Driven by its rising power demand, Vietnam has become one of the largest and fastest-growing renewable energy markets in Southeast Asia, and Thai companies are acting swiftly to take advantage of the vast opportunities in the country.

Thai energy firm Gunkul Engineering, for example, has acquired the 50-megawatt Phong Dien II solar power plant in the central Vietnamese province of Thua Thien-Hue for US$39.9 million.

The facility started commercial operation on December 15 with a feed-in tariff (FIT) of 7.09 US cents per kilowatt-hour for 20 years.

The deal, completed in late November, includes the purchase of a 49% stake from Bangjak Green Energy, a subsidiary of Bangkok-based BS Industry Service, and 51% from two Vietnamese shareholders.

Tran Thi Huong Hoa, who held a 46% stake, and Phan Thi Bich Nga, with 5%, reportedly received more than US$20 million for their shares, although actual gains were not disclosed.

The acquisition is part of Gunkul Engineering’s plans to expand in Southeast Asia in the renewable energy sector, which it sees as having low risk and high growth potential.

Gunkul is also buying the Tan Chau solar plant in southern Vietnam’s Tay Ninh province bordering Cambodia for a reported US$47 million, its fourth such acquisition in a row this year. The plant began operations in October with the same FIT of 7.09 US cents per kWh for 20 years.

More solar projects

Earlier, in February, the Thai firm also acquired two solar power plants with a combined generation capacity of 60MW for US$60.6 million in the province, which also borders Ho Chi Minh City, Vietnam’s economic powerhouse.

Tri Viet 1 and Bach Khoa A Chau 1, each with a capacity of 30MW, started commercial operations in May 2019. The country’s state utility EVN (Electricity Vietnam) buys their power at an FIT of 9.35 US cents per kWh for 20 years.

Meanwhile, Gulf Energy Development has increased its ownership in two solar farms, TTC 1 and 2, in the same province to 90%, from 49% in 2019. The deals were made with its Vietnamese partner Thanh Thanh Cong Group (TTC).

In July, Gulf Energy reported to the Stock Exchange of Thailand, where it is listed, that it had fully purchased two wind power farms for about US$200 million to take advantage of low interest rates as it seeks projects offering quick return on investment. The projects, with a capacity of 50MW each, are located in Gia Lai province in the Central Highlands.

The two projects, expected to be switched on in 2021, will sell power to EVN for 20 years, with no FITs disclosed.

In Binh Phuoc province, close to Tay Ninh, Bangkok-based Super Energy Corporation is investing up to US$477 million in four solar power plants, Loc Ninh 1-4, with a combined capacity of 750MW.  The facilities were scheduled to start operations this December.

Sustainable growth

Other Thai companies investing in Vietnam’s solar sector include B.Grimm Power, BC Container Glass, and Begistics.

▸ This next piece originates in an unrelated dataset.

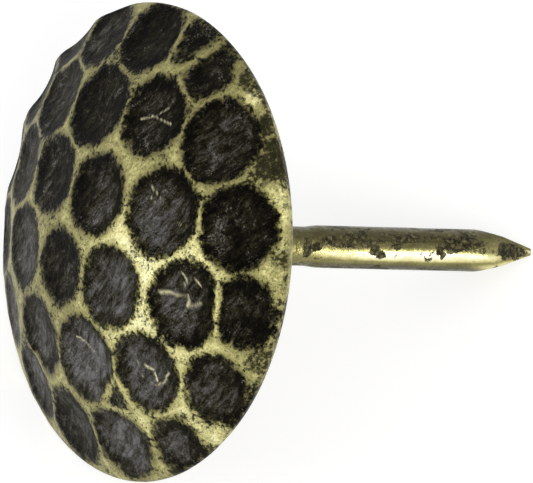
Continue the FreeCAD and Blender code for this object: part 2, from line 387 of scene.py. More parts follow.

Vietnam, already committed to sustainable energy growth amid rapidly growing demand for electricity, is stepping up its solar power development, with a focus on sunny central and southern regions.

The central province of Ninh Thuan, the country’s warmest area, is home to lots of solar power projects. The largest solar farm of its kind in Southeast Asia was inaugurated in the province in October. Vietnam’s Trung Nam Group invested US$518 million in the 450MW plant, which was launched with a 500-kilovolt transformer station and a 17-kilometre-long 220/500kV transmission line.

Also in the province, Sharp Energy Solutions Corporation (SESJ), part of Japan’s Sharp Corp, switched on a solar power plant in July. It is designed to generate 76,373 megawatt hours per year. It is just one of SESJ’s five solar power plants in the country with a combined capacity of about 340MW.

Vietnam’s energy demand is expected to rise 8% annually in the next decade, with the solar power sector attracting much investment.

The government finalized the country’s new solar FITs in April, ten months after the previous FIT programme expired. The new tariffs are 10-24% lower than before and are still uniform across regions but differentiated by type (ground-mounted, floating, and rooftop). Under the new guidelines, solar projects are required to achieve commercial operation by December 31, 2020 to benefit from the new FIT rates.